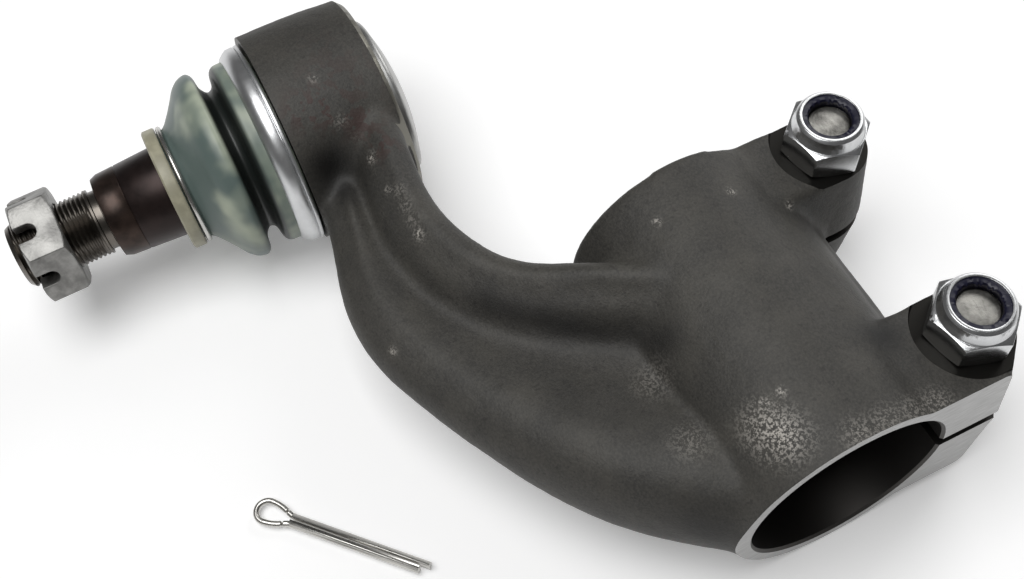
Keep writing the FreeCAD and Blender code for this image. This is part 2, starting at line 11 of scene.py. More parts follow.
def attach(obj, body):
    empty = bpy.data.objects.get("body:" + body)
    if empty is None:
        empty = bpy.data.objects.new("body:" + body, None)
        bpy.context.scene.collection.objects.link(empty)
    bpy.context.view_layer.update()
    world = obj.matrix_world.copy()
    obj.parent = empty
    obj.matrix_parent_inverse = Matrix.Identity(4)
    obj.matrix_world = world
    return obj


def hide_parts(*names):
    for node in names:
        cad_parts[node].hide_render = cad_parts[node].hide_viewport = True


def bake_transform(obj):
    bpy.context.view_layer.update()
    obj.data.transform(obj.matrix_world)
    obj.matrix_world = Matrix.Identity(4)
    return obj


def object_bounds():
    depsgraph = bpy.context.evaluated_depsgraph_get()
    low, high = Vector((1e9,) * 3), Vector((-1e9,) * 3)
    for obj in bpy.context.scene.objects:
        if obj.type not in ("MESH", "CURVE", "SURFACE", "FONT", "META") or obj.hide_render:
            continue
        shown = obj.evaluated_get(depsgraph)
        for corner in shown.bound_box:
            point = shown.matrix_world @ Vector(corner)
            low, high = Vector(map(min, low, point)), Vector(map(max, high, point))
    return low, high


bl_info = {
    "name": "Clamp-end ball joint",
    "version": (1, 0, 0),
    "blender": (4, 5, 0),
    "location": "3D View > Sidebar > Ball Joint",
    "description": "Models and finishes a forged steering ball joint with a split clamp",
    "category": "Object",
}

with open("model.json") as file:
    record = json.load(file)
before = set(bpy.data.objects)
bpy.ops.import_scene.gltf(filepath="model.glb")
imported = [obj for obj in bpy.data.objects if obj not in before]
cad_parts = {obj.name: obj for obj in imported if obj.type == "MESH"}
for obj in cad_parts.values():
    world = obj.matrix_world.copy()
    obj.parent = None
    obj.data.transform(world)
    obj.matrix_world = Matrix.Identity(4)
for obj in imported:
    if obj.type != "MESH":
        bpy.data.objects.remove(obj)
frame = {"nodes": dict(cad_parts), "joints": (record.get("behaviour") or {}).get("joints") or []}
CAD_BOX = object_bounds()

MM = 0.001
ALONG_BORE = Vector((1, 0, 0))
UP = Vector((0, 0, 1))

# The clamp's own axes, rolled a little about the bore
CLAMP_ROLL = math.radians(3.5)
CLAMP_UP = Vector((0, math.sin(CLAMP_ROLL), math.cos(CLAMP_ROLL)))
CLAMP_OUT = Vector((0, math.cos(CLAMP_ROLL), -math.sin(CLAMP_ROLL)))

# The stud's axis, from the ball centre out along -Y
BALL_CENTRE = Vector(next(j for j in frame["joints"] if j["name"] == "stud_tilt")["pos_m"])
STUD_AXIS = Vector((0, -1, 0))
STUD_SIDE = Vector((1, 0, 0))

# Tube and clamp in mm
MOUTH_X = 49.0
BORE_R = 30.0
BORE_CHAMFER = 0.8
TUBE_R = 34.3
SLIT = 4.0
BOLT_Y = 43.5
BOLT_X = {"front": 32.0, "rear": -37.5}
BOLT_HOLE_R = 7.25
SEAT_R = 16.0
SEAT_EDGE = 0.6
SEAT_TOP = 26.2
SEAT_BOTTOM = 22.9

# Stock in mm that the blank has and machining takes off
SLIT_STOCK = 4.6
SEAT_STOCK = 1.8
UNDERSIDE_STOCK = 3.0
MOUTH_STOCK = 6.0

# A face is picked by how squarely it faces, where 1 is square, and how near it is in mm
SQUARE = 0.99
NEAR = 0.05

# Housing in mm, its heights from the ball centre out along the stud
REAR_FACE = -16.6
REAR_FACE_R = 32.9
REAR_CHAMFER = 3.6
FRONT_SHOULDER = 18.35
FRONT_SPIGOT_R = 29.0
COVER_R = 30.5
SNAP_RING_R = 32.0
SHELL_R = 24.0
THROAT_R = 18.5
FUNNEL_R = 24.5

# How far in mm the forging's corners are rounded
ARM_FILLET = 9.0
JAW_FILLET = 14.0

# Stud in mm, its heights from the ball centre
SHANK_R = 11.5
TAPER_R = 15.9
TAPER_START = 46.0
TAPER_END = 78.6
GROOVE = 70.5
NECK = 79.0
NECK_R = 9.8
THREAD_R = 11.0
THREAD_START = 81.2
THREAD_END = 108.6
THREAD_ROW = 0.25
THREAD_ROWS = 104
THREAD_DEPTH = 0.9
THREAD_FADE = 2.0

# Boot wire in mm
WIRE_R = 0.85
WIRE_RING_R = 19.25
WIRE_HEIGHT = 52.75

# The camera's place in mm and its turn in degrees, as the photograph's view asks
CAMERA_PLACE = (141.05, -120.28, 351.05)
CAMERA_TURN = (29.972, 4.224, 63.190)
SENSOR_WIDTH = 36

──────

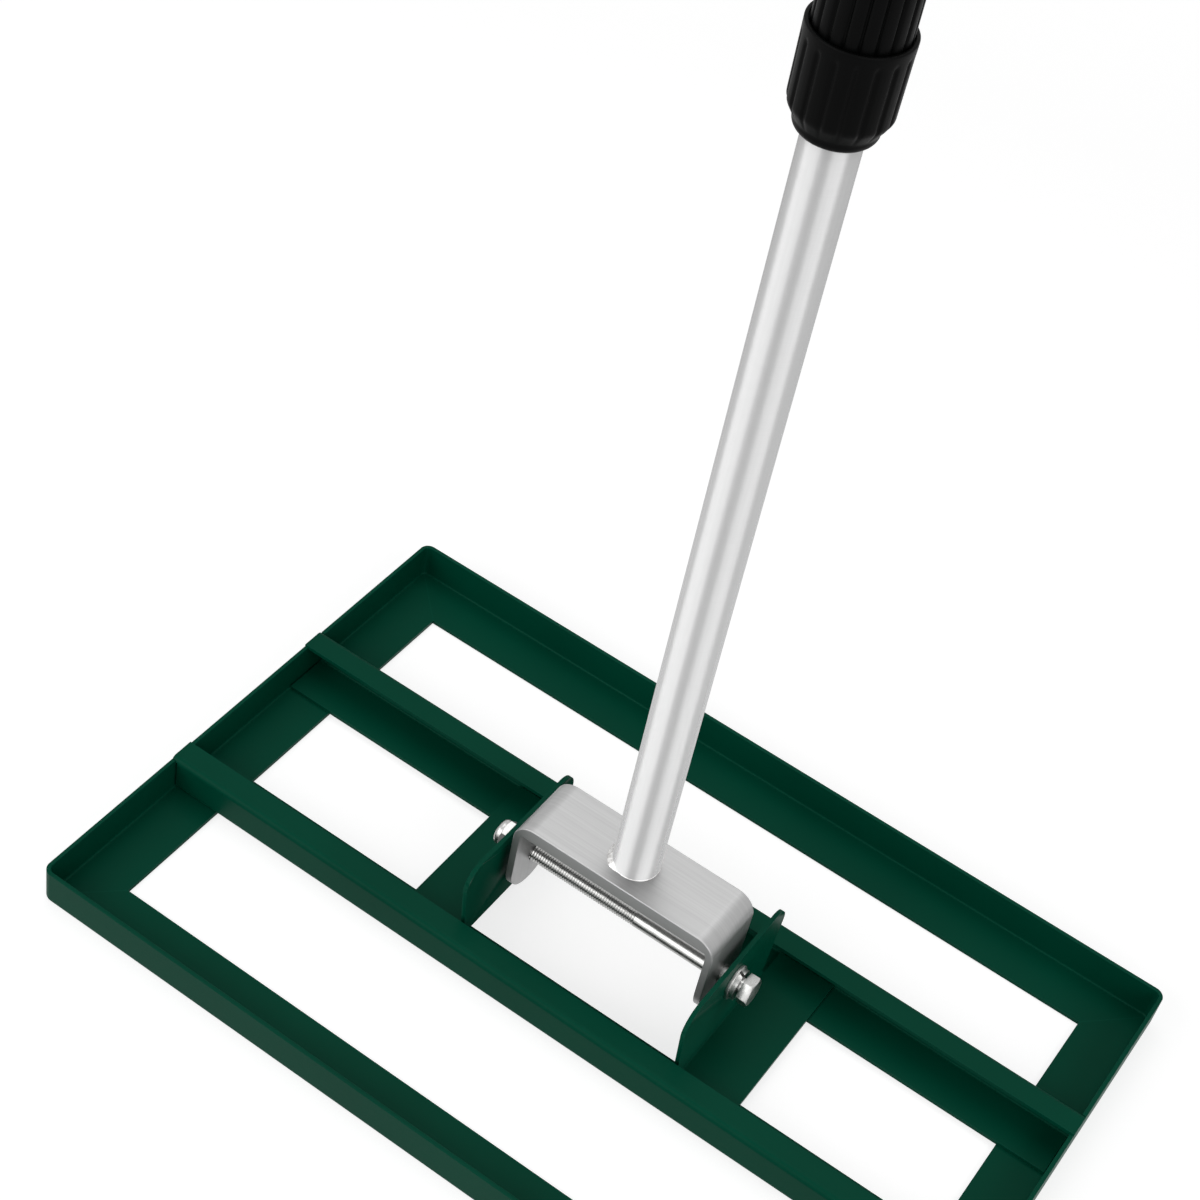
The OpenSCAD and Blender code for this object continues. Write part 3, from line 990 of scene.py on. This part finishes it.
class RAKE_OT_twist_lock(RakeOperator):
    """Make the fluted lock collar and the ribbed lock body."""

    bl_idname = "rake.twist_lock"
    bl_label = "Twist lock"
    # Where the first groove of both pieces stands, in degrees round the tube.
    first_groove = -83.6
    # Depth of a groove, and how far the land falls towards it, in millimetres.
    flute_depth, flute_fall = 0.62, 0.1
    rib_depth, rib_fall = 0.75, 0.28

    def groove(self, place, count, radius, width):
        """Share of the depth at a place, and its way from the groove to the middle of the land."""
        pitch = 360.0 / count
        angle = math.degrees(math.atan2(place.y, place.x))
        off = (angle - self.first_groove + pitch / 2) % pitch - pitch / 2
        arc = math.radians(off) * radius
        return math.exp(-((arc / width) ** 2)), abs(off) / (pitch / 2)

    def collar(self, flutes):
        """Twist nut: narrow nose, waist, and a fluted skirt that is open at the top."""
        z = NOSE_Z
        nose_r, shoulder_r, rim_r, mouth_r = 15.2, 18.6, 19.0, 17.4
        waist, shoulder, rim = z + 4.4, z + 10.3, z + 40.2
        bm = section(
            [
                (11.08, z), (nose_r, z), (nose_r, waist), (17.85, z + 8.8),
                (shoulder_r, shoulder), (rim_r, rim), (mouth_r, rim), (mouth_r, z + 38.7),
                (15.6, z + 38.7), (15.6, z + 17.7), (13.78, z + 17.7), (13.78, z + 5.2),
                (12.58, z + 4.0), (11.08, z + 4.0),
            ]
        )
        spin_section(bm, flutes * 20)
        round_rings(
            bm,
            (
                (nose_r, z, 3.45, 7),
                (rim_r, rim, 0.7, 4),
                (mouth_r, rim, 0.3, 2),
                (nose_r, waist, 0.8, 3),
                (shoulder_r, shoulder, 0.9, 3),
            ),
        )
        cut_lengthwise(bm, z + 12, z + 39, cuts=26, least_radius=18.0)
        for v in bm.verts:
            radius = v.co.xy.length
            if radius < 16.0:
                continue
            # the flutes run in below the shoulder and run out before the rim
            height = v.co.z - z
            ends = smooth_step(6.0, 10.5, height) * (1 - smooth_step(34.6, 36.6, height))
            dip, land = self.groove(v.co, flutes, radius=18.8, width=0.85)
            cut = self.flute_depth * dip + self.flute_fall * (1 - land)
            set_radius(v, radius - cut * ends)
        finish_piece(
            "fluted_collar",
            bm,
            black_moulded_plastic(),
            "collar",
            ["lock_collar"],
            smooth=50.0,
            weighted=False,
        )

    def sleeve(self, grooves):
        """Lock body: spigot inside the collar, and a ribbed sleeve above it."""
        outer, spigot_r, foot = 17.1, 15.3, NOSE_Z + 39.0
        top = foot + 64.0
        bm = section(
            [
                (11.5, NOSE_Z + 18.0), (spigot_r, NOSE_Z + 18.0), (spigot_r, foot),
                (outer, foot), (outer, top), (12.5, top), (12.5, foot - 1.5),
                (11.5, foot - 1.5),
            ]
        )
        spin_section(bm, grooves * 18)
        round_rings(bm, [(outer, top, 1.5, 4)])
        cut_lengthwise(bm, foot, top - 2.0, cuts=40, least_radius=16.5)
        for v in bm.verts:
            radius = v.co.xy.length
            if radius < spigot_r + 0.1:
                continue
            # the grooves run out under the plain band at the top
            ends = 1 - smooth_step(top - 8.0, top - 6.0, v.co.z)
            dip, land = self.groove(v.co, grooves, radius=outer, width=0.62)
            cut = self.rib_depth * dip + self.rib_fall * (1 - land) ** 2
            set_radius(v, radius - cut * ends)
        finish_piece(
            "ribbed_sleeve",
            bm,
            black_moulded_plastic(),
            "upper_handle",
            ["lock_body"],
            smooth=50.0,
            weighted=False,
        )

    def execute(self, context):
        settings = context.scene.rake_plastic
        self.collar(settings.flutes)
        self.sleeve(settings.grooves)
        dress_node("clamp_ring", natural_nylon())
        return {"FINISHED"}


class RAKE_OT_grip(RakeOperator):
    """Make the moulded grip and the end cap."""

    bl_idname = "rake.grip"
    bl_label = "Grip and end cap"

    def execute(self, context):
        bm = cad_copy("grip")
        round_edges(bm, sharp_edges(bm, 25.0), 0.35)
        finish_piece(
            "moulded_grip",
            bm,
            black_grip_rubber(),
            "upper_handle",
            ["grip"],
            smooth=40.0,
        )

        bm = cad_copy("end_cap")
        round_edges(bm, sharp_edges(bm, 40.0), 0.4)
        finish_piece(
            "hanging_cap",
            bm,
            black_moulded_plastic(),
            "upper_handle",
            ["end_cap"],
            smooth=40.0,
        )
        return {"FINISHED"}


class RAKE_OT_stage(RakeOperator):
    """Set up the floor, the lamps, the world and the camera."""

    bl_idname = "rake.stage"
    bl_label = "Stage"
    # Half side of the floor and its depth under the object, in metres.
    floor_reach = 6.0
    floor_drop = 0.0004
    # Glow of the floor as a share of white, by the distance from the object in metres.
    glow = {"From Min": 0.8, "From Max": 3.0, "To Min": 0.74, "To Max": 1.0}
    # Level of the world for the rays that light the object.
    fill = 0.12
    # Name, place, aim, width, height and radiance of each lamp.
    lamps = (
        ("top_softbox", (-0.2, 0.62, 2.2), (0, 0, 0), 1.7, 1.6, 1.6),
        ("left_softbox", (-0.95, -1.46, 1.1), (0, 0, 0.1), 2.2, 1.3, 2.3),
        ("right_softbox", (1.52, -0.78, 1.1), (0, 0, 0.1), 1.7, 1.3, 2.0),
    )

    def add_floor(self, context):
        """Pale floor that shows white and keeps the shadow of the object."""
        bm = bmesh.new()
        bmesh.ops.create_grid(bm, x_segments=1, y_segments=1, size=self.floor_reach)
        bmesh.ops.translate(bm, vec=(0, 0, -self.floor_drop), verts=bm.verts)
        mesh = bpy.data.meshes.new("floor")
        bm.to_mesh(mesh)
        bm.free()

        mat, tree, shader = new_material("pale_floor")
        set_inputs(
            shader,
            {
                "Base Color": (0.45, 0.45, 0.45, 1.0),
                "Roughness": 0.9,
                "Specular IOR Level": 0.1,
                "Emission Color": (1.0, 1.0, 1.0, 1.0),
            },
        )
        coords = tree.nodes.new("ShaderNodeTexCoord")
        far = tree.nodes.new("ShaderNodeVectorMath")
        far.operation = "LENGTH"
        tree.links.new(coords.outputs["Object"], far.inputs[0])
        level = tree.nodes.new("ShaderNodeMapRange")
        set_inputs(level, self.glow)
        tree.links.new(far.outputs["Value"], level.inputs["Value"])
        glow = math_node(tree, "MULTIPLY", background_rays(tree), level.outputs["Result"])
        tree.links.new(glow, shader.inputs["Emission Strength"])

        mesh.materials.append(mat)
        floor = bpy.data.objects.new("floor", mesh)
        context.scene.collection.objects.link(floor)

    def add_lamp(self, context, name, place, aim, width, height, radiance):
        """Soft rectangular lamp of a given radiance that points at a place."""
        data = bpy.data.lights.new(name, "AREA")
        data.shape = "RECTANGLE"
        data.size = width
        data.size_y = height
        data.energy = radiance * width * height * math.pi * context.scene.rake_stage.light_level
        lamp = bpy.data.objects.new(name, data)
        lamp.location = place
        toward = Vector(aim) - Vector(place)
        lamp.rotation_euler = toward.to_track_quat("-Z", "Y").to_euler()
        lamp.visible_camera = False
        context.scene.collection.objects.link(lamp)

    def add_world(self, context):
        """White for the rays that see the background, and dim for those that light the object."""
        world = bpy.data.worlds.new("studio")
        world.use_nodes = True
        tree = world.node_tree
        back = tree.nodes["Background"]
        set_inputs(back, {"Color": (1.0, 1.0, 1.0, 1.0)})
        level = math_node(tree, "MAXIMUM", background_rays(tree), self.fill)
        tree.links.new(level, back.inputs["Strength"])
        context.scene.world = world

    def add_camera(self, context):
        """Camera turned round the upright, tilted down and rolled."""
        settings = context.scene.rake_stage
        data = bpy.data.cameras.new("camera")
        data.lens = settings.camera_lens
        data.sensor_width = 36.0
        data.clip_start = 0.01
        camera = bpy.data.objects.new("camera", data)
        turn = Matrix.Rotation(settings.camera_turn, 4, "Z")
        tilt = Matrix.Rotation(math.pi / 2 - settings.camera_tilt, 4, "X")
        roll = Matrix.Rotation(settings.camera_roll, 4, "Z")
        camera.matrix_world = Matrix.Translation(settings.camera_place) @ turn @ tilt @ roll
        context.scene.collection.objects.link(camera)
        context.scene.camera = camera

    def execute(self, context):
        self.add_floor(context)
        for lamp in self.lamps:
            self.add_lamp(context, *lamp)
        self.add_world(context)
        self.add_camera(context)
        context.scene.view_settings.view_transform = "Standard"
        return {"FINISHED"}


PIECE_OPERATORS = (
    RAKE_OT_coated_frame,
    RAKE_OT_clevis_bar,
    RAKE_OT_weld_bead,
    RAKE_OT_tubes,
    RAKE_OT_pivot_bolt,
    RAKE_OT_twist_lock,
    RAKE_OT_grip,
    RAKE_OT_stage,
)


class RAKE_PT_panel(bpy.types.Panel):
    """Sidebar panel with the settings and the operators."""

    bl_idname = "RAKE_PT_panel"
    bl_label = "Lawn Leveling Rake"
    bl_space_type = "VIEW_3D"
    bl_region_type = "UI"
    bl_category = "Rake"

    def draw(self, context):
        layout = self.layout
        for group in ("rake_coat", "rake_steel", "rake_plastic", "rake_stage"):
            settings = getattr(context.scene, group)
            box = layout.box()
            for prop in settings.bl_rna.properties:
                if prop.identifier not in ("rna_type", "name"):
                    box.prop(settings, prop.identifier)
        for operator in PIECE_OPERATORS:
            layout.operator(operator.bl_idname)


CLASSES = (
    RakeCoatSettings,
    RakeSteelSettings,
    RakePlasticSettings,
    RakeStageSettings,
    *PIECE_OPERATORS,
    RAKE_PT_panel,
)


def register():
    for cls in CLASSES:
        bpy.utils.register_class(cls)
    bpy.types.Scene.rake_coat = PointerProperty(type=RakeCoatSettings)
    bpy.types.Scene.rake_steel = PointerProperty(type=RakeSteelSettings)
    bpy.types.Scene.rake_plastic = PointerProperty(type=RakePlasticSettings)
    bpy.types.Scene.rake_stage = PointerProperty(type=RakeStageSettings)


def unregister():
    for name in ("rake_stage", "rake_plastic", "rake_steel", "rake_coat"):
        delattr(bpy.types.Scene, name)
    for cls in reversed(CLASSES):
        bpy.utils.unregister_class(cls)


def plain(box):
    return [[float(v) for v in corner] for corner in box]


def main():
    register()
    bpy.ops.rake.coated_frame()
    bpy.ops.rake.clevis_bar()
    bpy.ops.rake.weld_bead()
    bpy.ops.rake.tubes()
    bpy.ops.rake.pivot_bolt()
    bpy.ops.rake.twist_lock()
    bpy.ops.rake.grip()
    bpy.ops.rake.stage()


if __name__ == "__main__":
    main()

──────

Copy the records above exactly, beginning at the line that contains "The OpenSCAD and" and stopping after the line that contains "return math.exp(-((arc /".

The OpenSCAD and Blender code for this object continues. Write part 3, from line 990 of scene.py on. This part finishes it.
class RAKE_OT_twist_lock(RakeOperator):
    """Make the fluted lock collar and the ribbed lock body."""

    bl_idname = "rake.twist_lock"
    bl_label = "Twist lock"
    # Where the first groove of both pieces stands, in degrees round the tube.
    first_groove = -83.6
    # Depth of a groove, and how far the land falls towards it, in millimetres.
    flute_depth, flute_fall = 0.62, 0.1
    rib_depth, rib_fall = 0.75, 0.28

    def groove(self, place, count, radius, width):
        """Share of the depth at a place, and its way from the groove to the middle of the land."""
        pitch = 360.0 / count
        angle = math.degrees(math.atan2(place.y, place.x))
        off = (angle - self.first_groove + pitch / 2) % pitch - pitch / 2
        arc = math.radians(off) * radius
        return math.exp(-((arc / width) ** 2)), abs(off) / (pitch / 2)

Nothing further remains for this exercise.